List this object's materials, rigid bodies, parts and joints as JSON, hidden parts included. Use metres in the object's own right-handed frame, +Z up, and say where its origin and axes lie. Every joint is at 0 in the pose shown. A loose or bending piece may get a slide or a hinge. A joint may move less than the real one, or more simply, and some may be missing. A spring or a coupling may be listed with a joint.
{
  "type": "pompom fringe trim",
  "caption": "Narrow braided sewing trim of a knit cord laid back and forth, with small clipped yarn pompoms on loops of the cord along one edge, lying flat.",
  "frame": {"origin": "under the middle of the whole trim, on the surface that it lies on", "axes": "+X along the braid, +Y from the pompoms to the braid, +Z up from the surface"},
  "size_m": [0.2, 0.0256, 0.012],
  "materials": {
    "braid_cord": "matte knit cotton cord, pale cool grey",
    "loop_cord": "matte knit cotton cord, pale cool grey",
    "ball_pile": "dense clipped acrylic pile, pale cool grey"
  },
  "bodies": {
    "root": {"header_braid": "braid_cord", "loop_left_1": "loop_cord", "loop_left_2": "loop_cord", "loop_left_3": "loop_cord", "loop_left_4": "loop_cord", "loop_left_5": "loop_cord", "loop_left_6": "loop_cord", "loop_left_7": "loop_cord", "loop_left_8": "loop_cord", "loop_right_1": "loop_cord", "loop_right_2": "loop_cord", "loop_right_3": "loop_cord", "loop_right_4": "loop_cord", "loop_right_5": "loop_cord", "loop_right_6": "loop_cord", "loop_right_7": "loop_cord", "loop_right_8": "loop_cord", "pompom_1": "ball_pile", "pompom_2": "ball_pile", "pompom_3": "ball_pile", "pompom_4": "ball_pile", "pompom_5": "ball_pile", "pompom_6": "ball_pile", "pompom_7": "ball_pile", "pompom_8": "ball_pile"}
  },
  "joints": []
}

##########

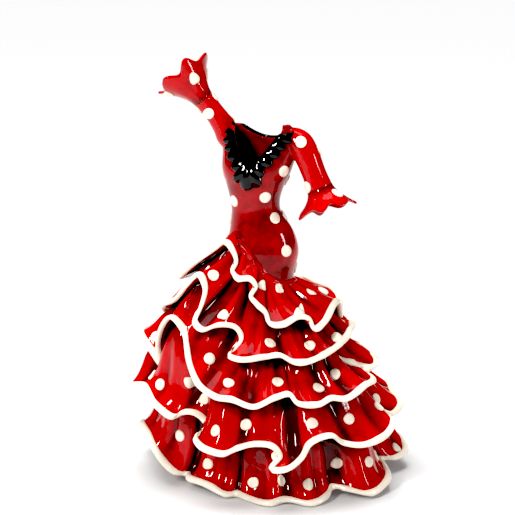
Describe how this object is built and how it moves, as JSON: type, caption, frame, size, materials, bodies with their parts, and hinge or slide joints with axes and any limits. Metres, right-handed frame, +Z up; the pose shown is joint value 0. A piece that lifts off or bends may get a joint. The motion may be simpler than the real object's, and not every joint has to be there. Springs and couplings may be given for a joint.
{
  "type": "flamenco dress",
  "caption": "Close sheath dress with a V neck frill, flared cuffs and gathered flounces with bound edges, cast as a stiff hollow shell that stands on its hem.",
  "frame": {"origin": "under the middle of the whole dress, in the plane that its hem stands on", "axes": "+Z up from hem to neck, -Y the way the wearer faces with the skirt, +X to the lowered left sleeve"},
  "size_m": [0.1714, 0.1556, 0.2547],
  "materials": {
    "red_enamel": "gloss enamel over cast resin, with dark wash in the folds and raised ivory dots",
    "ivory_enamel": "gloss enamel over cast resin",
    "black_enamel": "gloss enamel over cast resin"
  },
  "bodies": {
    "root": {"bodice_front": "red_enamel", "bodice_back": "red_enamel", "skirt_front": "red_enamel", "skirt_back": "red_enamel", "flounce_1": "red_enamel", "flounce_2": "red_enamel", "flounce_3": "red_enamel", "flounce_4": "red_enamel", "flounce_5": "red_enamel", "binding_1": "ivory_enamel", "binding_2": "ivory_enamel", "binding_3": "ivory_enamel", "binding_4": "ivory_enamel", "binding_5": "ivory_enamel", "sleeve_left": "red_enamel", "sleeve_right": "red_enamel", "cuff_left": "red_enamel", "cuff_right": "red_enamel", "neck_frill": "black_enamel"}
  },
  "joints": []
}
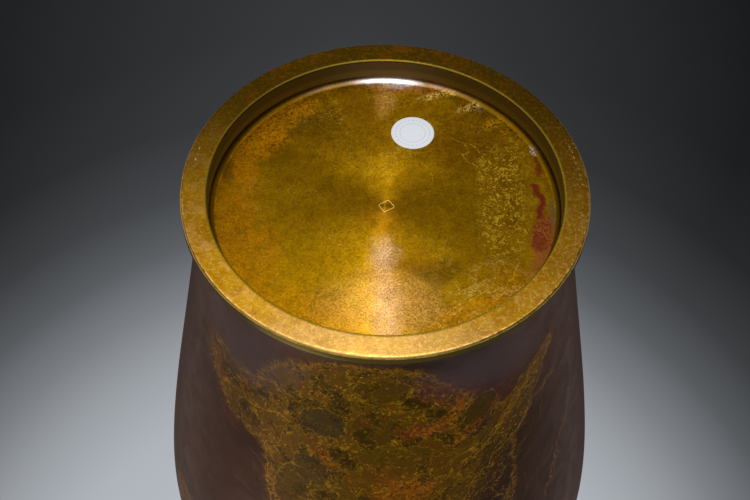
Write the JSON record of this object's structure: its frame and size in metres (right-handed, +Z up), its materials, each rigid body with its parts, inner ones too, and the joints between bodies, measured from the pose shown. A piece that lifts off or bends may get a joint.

##########

:: TASK GOAL ::
Begin with the line containing "Describe how this" and end with the line containing "Write the JSON"; repeat every line from start to finish exactly, and nothing outside them.

:: RESPONSE TO THIS TASK ::
Describe how this object is built and how it moves, as JSON: type, caption, frame, size, materials, bodies with their parts, and hinge or slide joints with axes and any limits. Metres, right-handed frame, +Z up; the pose shown is joint value 0. A piece that lifts off or bends may get a joint. The motion may be simpler than the real object's, and not every joint has to be there. Springs and couplings may be given for a joint.
{
  "type": "flamenco dress",
  "caption": "Close sheath dress with a V neck frill, flared cuffs and gathered flounces with bound edges, cast as a stiff hollow shell that stands on its hem.",
  "frame": {"origin": "under the middle of the whole dress, in the plane that its hem stands on", "axes": "+Z up from hem to neck, -Y the way the wearer faces with the skirt, +X to the lowered left sleeve"},
  "size_m": [0.1714, 0.1556, 0.2547],
  "materials": {
    "red_enamel": "gloss enamel over cast resin, with dark wash in the folds and raised ivory dots",
    "ivory_enamel": "gloss enamel over cast resin",
    "black_enamel": "gloss enamel over cast resin"
  },
  "bodies": {
    "root": {"bodice_front": "red_enamel", "bodice_back": "red_enamel", "skirt_front": "red_enamel", "skirt_back": "red_enamel", "flounce_1": "red_enamel", "flounce_2": "red_enamel", "flounce_3": "red_enamel", "flounce_4": "red_enamel", "flounce_5": "red_enamel", "binding_1": "ivory_enamel", "binding_2": "ivory_enamel", "binding_3": "ivory_enamel", "binding_4": "ivory_enamel", "binding_5": "ivory_enamel", "sleeve_left": "red_enamel", "sleeve_right": "red_enamel", "cuff_left": "red_enamel", "cuff_right": "red_enamel", "neck_frill": "black_enamel"}
  },
  "joints": []
}
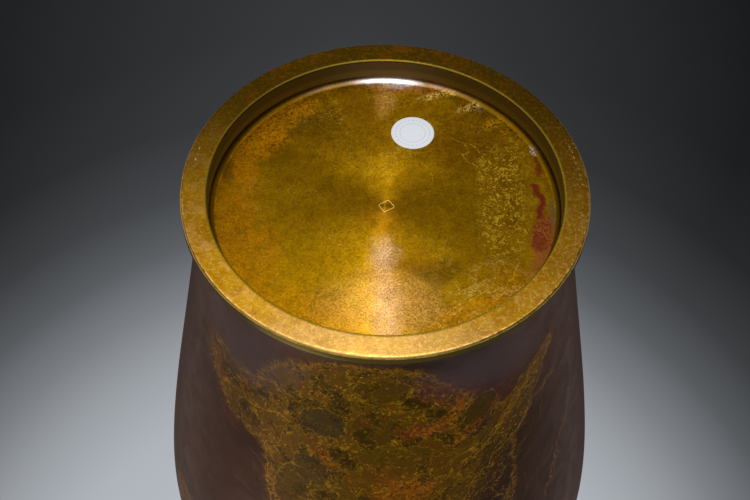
Write the JSON record of this object's structure: its frame and size in metres (right-handed, +Z up), its materials, each rigid body with its parts, inner ones too, and the joints between bodies, measured from the pose shown. A piece that lifts off or bends may get a joint.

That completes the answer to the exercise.